I cancelled my Labour party membership a few months ago. I’m feeling pretty disaffected by politics right now. I see the left abandoning liberal values like free speech, equality under the law, due process, and toleration, and I just can’t support it any more.

I will have to say that what she observed about activism being seasonal and changing undermines the idea that we should be looking at those student seasonal movements as important. Or that they should define what all the left movements should be or are about.

Indeed–as far as I’m concerned, campus activism is primarily a place for young people to learn how to interact with social institutions. They’ll make mistakes, they’ll overreach or underreach, they’ll piss people off, but it’s fundamentally a learning space.

Perhaps there are corners of the world where it’s regarded as central to activism. But not in my corner of the activist world.

It’s not technical debt in any parlance I’m familiar with. It’s a proscribed change. It’s comparable to rebranding a feature, and in some cases it’s literally rebranding a feature. That is net-new work, not debt.
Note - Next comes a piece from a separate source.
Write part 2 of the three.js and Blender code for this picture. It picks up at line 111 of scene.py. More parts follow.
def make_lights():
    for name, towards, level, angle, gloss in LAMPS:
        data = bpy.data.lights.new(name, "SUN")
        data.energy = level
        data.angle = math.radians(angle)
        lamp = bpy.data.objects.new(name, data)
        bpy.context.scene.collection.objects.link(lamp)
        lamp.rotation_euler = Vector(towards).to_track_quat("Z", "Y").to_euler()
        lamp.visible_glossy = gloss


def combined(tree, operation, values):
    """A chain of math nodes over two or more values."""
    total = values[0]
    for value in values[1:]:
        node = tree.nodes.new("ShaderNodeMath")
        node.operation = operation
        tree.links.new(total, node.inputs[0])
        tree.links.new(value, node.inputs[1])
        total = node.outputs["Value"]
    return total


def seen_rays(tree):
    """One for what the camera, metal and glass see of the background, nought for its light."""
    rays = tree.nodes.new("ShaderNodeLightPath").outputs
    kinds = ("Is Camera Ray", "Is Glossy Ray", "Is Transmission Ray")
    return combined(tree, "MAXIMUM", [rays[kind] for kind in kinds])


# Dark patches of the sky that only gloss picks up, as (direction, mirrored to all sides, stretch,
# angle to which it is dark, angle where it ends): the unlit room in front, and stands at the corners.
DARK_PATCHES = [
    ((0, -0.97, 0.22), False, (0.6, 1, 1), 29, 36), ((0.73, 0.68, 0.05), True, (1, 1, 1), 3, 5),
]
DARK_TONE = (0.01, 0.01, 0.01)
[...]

Not a joke or exaggerated. We have an entire department dedicated to this. We have close to 2000 product teams and sales offices in 90+ countries which need to be aligned around this. In most cases each product team works independently on their products and introduces their own features and nomenclature. It’s rare that we have a corporate mandate from standards and practices that requires uniformity across the entire org which is why it’s hard and expensive. It also created a new gate for every software release.

Your analogy with a framework or API version is off the mark. We’re not worried about what under the covers, we’re worried about what the customers see and how we communicate it. Writing the code is the simple part, this is bureaucracy.

Again, I would love to see a cite that it’s costing any single organization at least $20 million (the absolute low end of your claim).

Edit: just saw this:

I’m not asking you to give us your own internal numbers. If this is really the problem you claim it is, surely there’s a tech article written somewhere on the subject.

That would put me in deep trouble with legal. So, no.

I can’t speak to your experience or the author’s, but it’s easy to see in this very thread how the PARC students are being defended by many participants in this thread.

Until their position became inconvenient or embarrassing. Then the move is to trivialize and dismiss them as merely students making mistakes.

QED:

Actually, what I have seen is that customers usually don’t see the code inside. What I have also seen is that code that works already is usually left alone in past systems and it is for new machines or systems were the changes are made.

The quoted claim is that there’s a “dogged, take-no-prisoners” attitude about how they can’t be criticized. As proof of that, you cite my trivializing and dismissing them as students making mistakes? Buh?

You’re wrong in this case.

What @Left_Hand_of_Dorkness said. It is also not trivial to point at a critic’s own undermining of their argument.

I did not mean to imply that you refrained from criticizing these students or their suggested list of offensive language. Others did defend them, however.